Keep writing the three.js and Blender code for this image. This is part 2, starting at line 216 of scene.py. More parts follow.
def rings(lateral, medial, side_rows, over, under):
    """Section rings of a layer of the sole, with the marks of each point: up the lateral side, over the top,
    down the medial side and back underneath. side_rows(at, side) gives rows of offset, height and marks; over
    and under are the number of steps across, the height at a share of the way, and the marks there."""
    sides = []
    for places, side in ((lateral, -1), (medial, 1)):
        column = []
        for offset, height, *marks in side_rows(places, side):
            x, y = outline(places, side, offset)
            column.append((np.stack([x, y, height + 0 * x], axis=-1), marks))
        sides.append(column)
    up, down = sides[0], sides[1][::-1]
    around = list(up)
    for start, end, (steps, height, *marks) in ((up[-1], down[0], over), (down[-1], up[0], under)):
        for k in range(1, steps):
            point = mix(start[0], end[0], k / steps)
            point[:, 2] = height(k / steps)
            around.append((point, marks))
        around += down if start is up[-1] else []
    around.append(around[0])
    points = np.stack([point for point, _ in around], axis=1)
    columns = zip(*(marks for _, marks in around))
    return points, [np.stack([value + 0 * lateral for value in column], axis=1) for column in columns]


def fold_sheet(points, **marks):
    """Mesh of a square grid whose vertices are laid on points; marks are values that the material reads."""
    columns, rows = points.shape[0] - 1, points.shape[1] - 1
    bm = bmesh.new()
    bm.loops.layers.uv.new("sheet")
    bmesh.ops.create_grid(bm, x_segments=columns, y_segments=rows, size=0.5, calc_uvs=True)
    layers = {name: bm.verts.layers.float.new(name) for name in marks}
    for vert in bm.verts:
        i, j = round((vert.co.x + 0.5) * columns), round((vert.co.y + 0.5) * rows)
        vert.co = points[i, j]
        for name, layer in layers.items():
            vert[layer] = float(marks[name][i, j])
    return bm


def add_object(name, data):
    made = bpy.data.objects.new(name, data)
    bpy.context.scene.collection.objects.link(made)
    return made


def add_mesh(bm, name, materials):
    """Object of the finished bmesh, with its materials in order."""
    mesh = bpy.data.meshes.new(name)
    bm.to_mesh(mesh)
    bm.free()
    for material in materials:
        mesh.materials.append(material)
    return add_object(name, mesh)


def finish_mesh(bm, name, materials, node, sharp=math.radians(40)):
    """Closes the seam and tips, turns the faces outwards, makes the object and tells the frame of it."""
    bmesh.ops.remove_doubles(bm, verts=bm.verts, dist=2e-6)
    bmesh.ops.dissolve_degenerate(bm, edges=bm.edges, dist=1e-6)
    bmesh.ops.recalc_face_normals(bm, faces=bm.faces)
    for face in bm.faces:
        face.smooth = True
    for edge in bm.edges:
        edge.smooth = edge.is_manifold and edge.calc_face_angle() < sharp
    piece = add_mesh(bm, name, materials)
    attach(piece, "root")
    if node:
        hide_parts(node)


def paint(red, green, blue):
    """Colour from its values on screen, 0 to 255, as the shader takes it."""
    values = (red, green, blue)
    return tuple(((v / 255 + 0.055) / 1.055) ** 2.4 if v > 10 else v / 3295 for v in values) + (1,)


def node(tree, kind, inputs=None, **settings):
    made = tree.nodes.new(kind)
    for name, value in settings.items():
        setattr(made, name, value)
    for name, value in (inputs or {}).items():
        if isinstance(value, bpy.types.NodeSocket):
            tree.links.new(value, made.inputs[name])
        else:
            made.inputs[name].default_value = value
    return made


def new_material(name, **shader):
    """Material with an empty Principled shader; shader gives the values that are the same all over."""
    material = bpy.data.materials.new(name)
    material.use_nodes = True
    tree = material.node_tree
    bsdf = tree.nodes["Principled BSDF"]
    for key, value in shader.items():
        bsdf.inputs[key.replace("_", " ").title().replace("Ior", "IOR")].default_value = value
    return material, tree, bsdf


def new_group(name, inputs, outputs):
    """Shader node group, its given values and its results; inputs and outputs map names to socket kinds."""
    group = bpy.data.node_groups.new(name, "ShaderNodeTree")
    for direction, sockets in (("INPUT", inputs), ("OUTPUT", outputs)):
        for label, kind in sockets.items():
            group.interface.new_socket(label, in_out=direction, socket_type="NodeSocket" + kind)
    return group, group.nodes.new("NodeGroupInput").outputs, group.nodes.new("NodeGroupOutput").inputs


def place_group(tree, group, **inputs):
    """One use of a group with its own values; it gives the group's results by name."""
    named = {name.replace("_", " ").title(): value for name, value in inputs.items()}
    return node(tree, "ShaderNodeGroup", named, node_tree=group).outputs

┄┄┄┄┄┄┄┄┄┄

Print again each line of the listing above, exactly as it appears.

Keep writing the three.js and Blender code for this image. This is part 2, starting at line 216 of scene.py. More parts follow.
def rings(lateral, medial, side_rows, over, under):
    """Section rings of a layer of the sole, with the marks of each point: up the lateral side, over the top,
    down the medial side and back underneath. side_rows(at, side) gives rows of offset, height and marks; over
    and under are the number of steps across, the height at a share of the way, and the marks there."""
    sides = []
    for places, side in ((lateral, -1), (medial, 1)):
        column = []
        for offset, height, *marks in side_rows(places, side):
            x, y = outline(places, side, offset)
            column.append((np.stack([x, y, height + 0 * x], axis=-1), marks))
        sides.append(column)
    up, down = sides[0], sides[1][::-1]
    around = list(up)
    for start, end, (steps, height, *marks) in ((up[-1], down[0], over), (down[-1], up[0], under)):
        for k in range(1, steps):
            point = mix(start[0], end[0], k / steps)
            point[:, 2] = height(k / steps)
            around.append((point, marks))
        around += down if start is up[-1] else []
    around.append(around[0])
    points = np.stack([point for point, _ in around], axis=1)
    columns = zip(*(marks for _, marks in around))
    return points, [np.stack([value + 0 * lateral for value in column], axis=1) for column in columns]


def fold_sheet(points, **marks):
    """Mesh of a square grid whose vertices are laid on points; marks are values that the material reads."""
    columns, rows = points.shape[0] - 1, points.shape[1] - 1
    bm = bmesh.new()
    bm.loops.layers.uv.new("sheet")
    bmesh.ops.create_grid(bm, x_segments=columns, y_segments=rows, size=0.5, calc_uvs=True)
    layers = {name: bm.verts.layers.float.new(name) for name in marks}
    for vert in bm.verts:
        i, j = round((vert.co.x + 0.5) * columns), round((vert.co.y + 0.5) * rows)
        vert.co = points[i, j]
        for name, layer in layers.items():
            vert[layer] = float(marks[name][i, j])
    return bm


def add_object(name, data):
    made = bpy.data.objects.new(name, data)
    bpy.context.scene.collection.objects.link(made)
    return made


def add_mesh(bm, name, materials):
    """Object of the finished bmesh, with its materials in order."""
    mesh = bpy.data.meshes.new(name)
    bm.to_mesh(mesh)
    bm.free()
    for material in materials:
        mesh.materials.append(material)
    return add_object(name, mesh)


def finish_mesh(bm, name, materials, node, sharp=math.radians(40)):
    """Closes the seam and tips, turns the faces outwards, makes the object and tells the frame of it."""
    bmesh.ops.remove_doubles(bm, verts=bm.verts, dist=2e-6)
    bmesh.ops.dissolve_degenerate(bm, edges=bm.edges, dist=1e-6)
    bmesh.ops.recalc_face_normals(bm, faces=bm.faces)
    for face in bm.faces:
        face.smooth = True
    for edge in bm.edges:
        edge.smooth = edge.is_manifold and edge.calc_face_angle() < sharp
    piece = add_mesh(bm, name, materials)
    attach(piece, "root")
    if node:
        hide_parts(node)


def paint(red, green, blue):
    """Colour from its values on screen, 0 to 255, as the shader takes it."""
    values = (red, green, blue)
    return tuple(((v / 255 + 0.055) / 1.055) ** 2.4 if v > 10 else v / 3295 for v in values) + (1,)


def node(tree, kind, inputs=None, **settings):
    made = tree.nodes.new(kind)
    for name, value in settings.items():
        setattr(made, name, value)
    for name, value in (inputs or {}).items():
        if isinstance(value, bpy.types.NodeSocket):
            tree.links.new(value, made.inputs[name])
        else:
            made.inputs[name].default_value = value
    return made


def new_material(name, **shader):
    """Material with an empty Principled shader; shader gives the values that are the same all over."""
    material = bpy.data.materials.new(name)
    material.use_nodes = True
    tree = material.node_tree
    bsdf = tree.nodes["Principled BSDF"]
    for key, value in shader.items():
        bsdf.inputs[key.replace("_", " ").title().replace("Ior", "IOR")].default_value = value
    return material, tree, bsdf


def new_group(name, inputs, outputs):
    """Shader node group, its given values and its results; inputs and outputs map names to socket kinds."""
    group = bpy.data.node_groups.new(name, "ShaderNodeTree")
    for direction, sockets in (("INPUT", inputs), ("OUTPUT", outputs)):
        for label, kind in sockets.items():
            group.interface.new_socket(label, in_out=direction, socket_type="NodeSocket" + kind)
    return group, group.nodes.new("NodeGroupInput").outputs, group.nodes.new("NodeGroupOutput").inputs


def place_group(tree, group, **inputs):
    """One use of a group with its own values; it gives the group's results by name."""
    named = {name.replace("_", " ").title(): value for name, value in inputs.items()}
    return node(tree, "ShaderNodeGroup", named, node_tree=group).outputs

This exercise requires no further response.